◆ Task instructions ◆
Your task is to copy every record exactly.

◆ Supplied data ◆

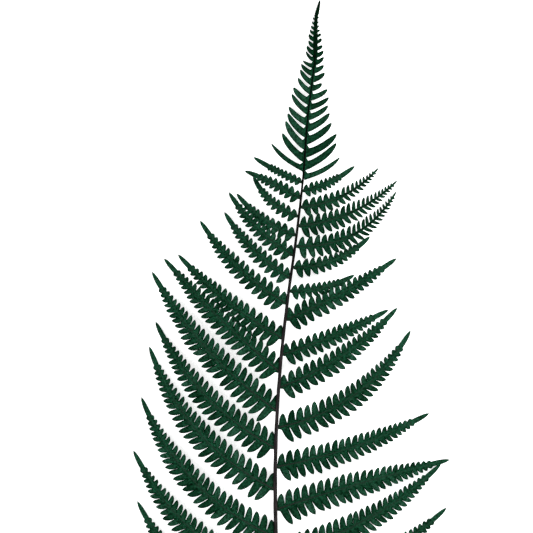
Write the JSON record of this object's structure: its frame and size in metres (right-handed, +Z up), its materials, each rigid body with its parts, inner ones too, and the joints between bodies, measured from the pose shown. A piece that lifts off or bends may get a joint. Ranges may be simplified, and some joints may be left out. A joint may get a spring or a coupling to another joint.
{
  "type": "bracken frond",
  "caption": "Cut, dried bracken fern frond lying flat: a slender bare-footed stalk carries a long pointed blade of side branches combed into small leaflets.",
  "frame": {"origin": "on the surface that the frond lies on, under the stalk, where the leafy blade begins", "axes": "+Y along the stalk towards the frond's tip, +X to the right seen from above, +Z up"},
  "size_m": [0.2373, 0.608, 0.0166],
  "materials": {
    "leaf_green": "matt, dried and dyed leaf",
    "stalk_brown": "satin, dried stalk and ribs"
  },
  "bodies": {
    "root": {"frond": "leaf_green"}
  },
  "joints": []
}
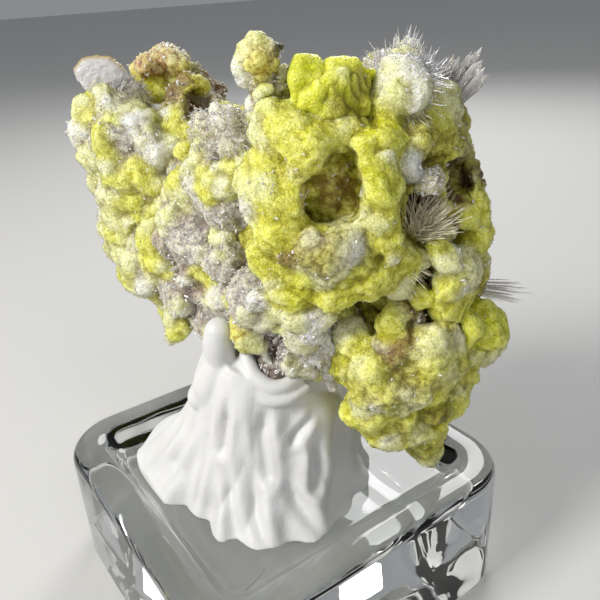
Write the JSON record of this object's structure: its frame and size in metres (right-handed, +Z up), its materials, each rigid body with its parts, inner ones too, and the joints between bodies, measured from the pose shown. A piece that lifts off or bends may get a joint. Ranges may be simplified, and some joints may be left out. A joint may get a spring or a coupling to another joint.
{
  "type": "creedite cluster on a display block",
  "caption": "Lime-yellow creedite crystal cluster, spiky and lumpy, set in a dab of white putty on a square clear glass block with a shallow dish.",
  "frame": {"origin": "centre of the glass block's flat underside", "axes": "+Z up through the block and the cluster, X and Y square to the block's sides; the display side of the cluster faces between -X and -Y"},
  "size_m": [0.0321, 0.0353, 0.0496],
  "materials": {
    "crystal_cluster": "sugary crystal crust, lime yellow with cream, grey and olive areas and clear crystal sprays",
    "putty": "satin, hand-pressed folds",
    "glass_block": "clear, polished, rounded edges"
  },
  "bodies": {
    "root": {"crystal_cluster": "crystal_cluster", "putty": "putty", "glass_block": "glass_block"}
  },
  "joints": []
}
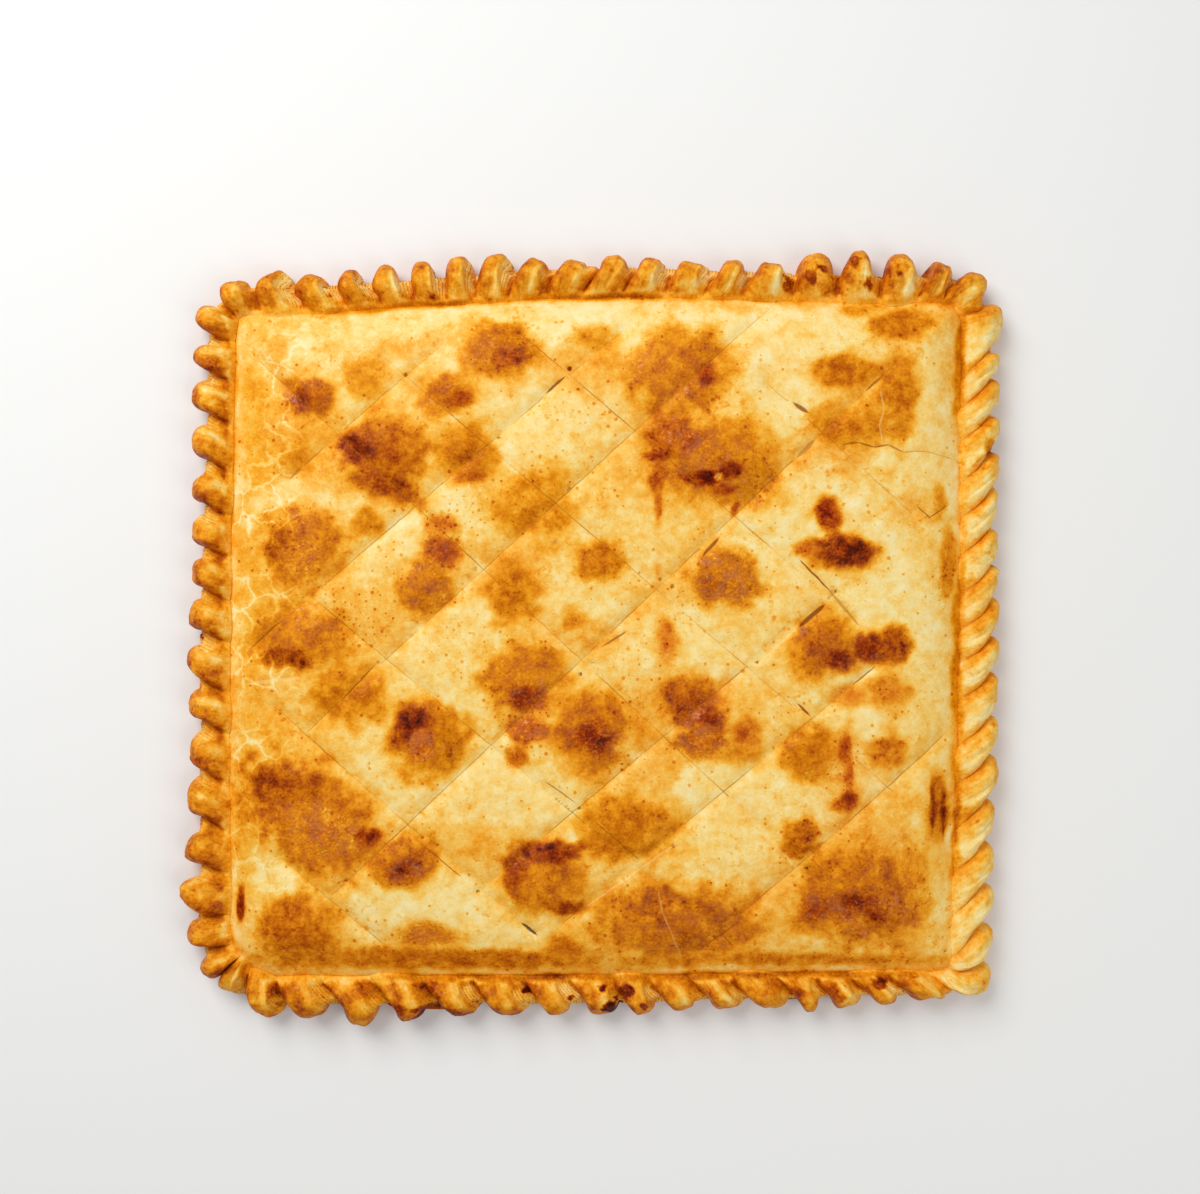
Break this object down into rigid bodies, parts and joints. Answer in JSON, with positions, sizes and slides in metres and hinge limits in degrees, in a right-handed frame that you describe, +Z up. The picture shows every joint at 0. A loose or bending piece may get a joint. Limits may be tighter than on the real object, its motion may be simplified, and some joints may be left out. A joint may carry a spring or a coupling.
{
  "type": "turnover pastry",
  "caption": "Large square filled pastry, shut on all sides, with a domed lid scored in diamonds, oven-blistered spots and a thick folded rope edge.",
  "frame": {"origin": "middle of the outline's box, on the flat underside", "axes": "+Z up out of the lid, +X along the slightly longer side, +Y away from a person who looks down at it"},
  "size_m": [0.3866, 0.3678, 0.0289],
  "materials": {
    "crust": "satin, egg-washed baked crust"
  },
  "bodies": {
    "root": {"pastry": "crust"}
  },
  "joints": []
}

◆ Problem solution ◆
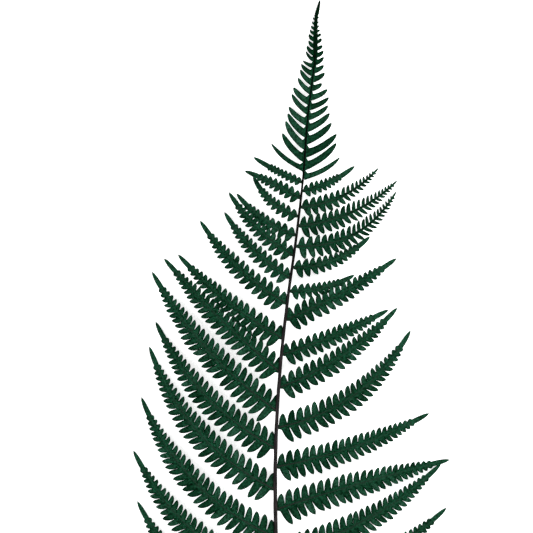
Write the JSON record of this object's structure: its frame and size in metres (right-handed, +Z up), its materials, each rigid body with its parts, inner ones too, and the joints between bodies, measured from the pose shown. A piece that lifts off or bends may get a joint. Ranges may be simplified, and some joints may be left out. A joint may get a spring or a coupling to another joint.
{
  "type": "bracken frond",
  "caption": "Cut, dried bracken fern frond lying flat: a slender bare-footed stalk carries a long pointed blade of side branches combed into small leaflets.",
  "frame": {"origin": "on the surface that the frond lies on, under the stalk, where the leafy blade begins", "axes": "+Y along the stalk towards the frond's tip, +X to the right seen from above, +Z up"},
  "size_m": [0.2373, 0.608, 0.0166],
  "materials": {
    "leaf_green": "matt, dried and dyed leaf",
    "stalk_brown": "satin, dried stalk and ribs"
  },
  "bodies": {
    "root": {"frond": "leaf_green"}
  },
  "joints": []
}
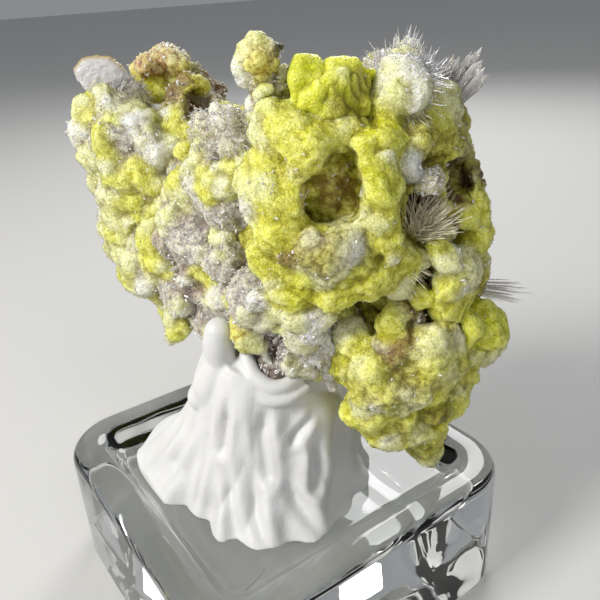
Write the JSON record of this object's structure: its frame and size in metres (right-handed, +Z up), its materials, each rigid body with its parts, inner ones too, and the joints between bodies, measured from the pose shown. A piece that lifts off or bends may get a joint. Ranges may be simplified, and some joints may be left out. A joint may get a spring or a coupling to another joint.
{
  "type": "creedite cluster on a display block",
  "caption": "Lime-yellow creedite crystal cluster, spiky and lumpy, set in a dab of white putty on a square clear glass block with a shallow dish.",
  "frame": {"origin": "centre of the glass block's flat underside", "axes": "+Z up through the block and the cluster, X and Y square to the block's sides; the display side of the cluster faces between -X and -Y"},
  "size_m": [0.0321, 0.0353, 0.0496],
  "materials": {
    "crystal_cluster": "sugary crystal crust, lime yellow with cream, grey and olive areas and clear crystal sprays",
    "putty": "satin, hand-pressed folds",
    "glass_block": "clear, polished, rounded edges"
  },
  "bodies": {
    "root": {"crystal_cluster": "crystal_cluster", "putty": "putty", "glass_block": "glass_block"}
  },
  "joints": []
}
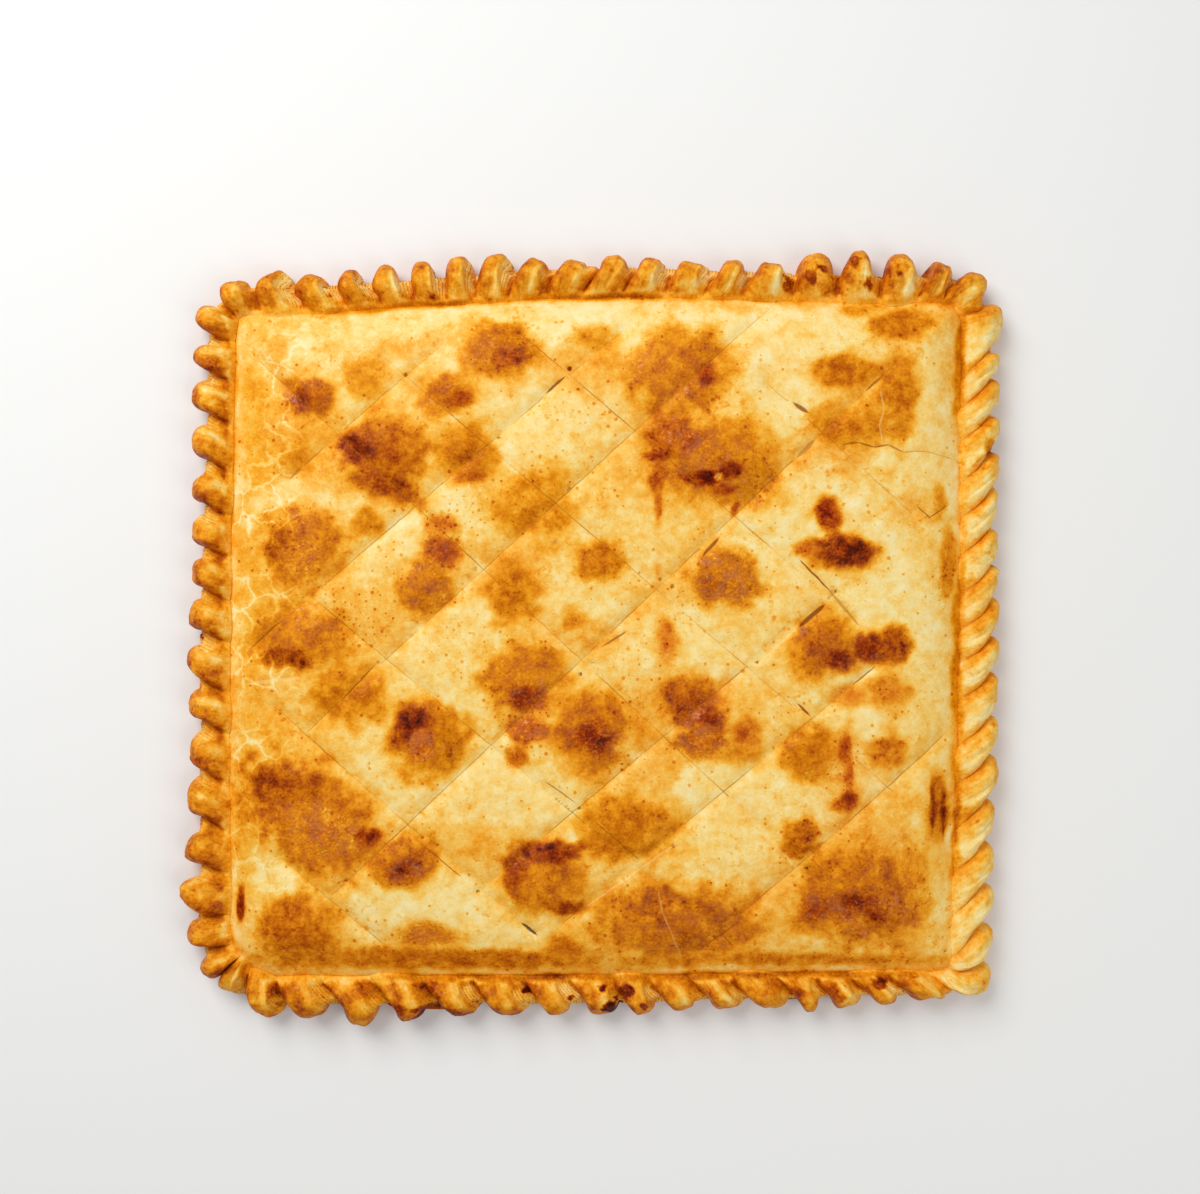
Break this object down into rigid bodies, parts and joints. Answer in JSON, with positions, sizes and slides in metres and hinge limits in degrees, in a right-handed frame that you describe, +Z up. The picture shows every joint at 0. A loose or bending piece may get a joint. Limits may be tighter than on the real object, its motion may be simplified, and some joints may be left out. A joint may carry a spring or a coupling.
{
  "type": "turnover pastry",
  "caption": "Large square filled pastry, shut on all sides, with a domed lid scored in diamonds, oven-blistered spots and a thick folded rope edge.",
  "frame": {"origin": "middle of the outline's box, on the flat underside", "axes": "+Z up out of the lid, +X along the slightly longer side, +Y away from a person who looks down at it"},
  "size_m": [0.3866, 0.3678, 0.0289],
  "materials": {
    "crust": "satin, egg-washed baked crust"
  },
  "bodies": {
    "root": {"pastry": "crust"}
  },
  "joints": []
}